An affirming moment of local identity and a landmark TV moment in Norway.

The Norwegian people apparently fell in love with that fantastic band that had already ceased to exist, leaving Åge Aleksandersen to carry on with a long and successful solo career as your dad’s favourite rocker… Or so it seems. His solo works are more popular blues rock, much more prudent than Prudence ; yet he still retained some of the spark from his old raggedy band of country virtuosos, taking it to the heights of Norwegian charts, but also abroad to a sold-out Royal Albert Hall. At the time of writing, Aleksandersen has unfolded the schedule of his very last tour before retirement, the last three (sold-out) dates taking place… in Trondheim.

If anything could tell us about the mindset of these guys… Here it is.
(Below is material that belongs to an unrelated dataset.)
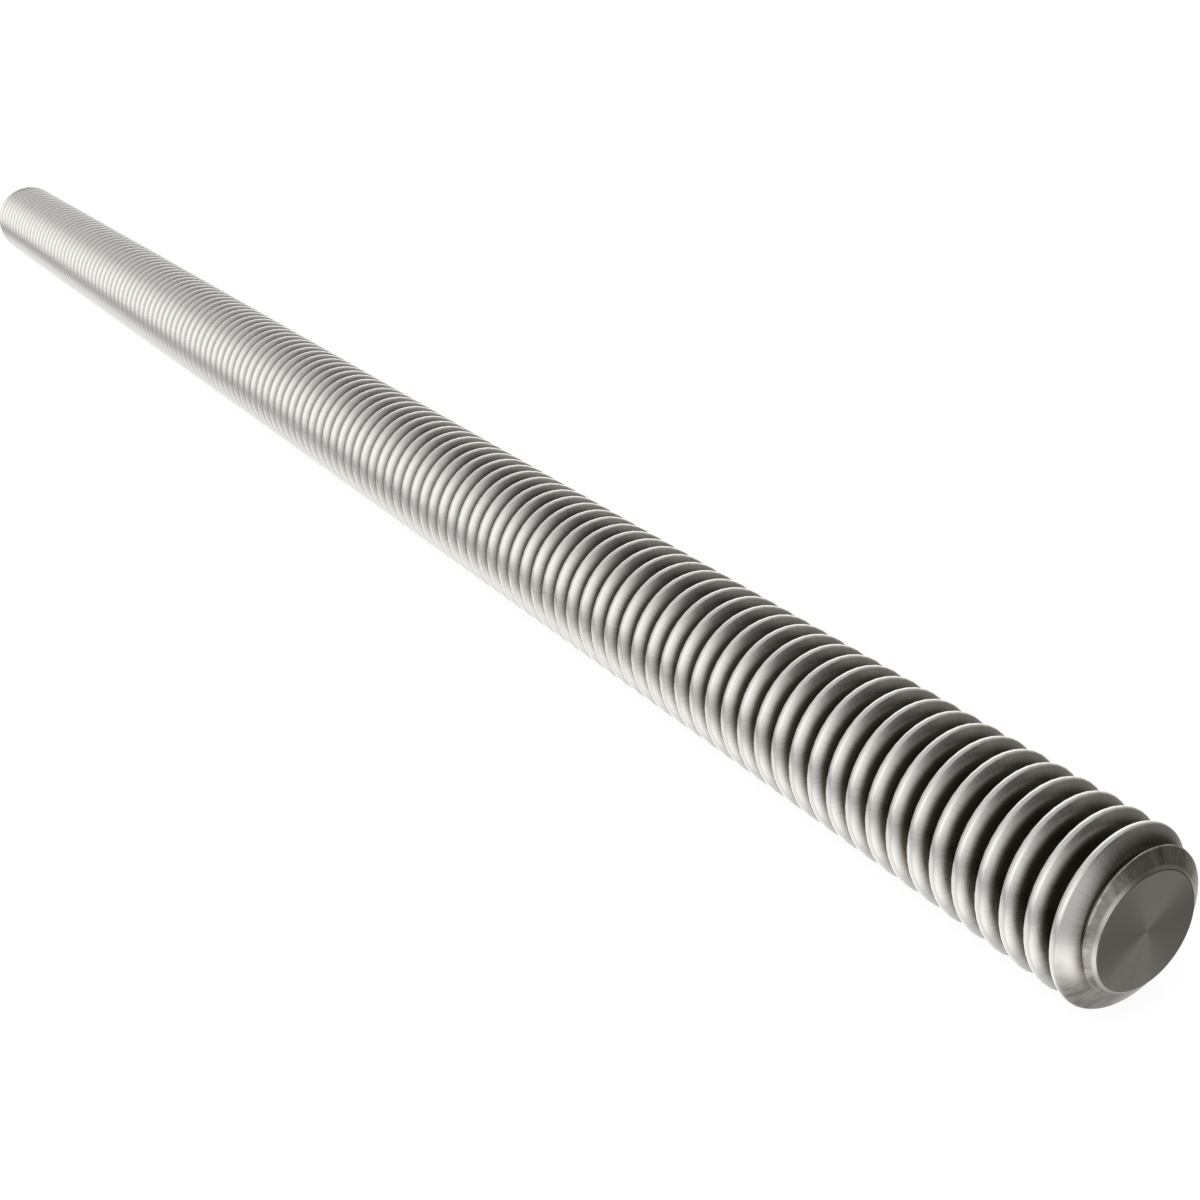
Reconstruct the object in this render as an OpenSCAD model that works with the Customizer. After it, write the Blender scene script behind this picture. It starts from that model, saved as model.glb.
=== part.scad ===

Sooooo, as a non-Norwegian it has been a bit challenging to find first-hand, journalistic material that I was able to read ; I owe my understanding of Prudence’s path to Youtube videos and prog-savvy avatars of Prog Archives and Progressive Rock Central, whom I dearly thank, whoever and wherever they might be.

You’ll find below the main posts I used as a basis. If you happen to be Norwegian or generally have first-hand knowledge about the prog scenes and the social contexts in Scandinavia through the 20th century, I would absolutely love to have a chat – hit me up on Instagram or via email.

Where to listen

You can (and definitely should) listen to the 3 first Prudence’s albums on YouTube, courtesy of the Franklin Pierce channel, an impressive archive for all kinds of popular music from the 1960s-1970s.

Album 1 : Tomorrow May Be Vanished (Polydor, 1972)

Album 2 : Drunk and Happy (Polydor, 1973)

Album 3 : No. 3 (Polydor, 1974)

Album 4 : Takk te Dokk (Polydor, 1975)

(here’s a live version from 1975)


[1] Omitting his small participation in the band’s ephemeral return in 1986 for simplicity’s sake. That’s right, I’m putting a footnote just for you picky prog nerds. I’m watching you.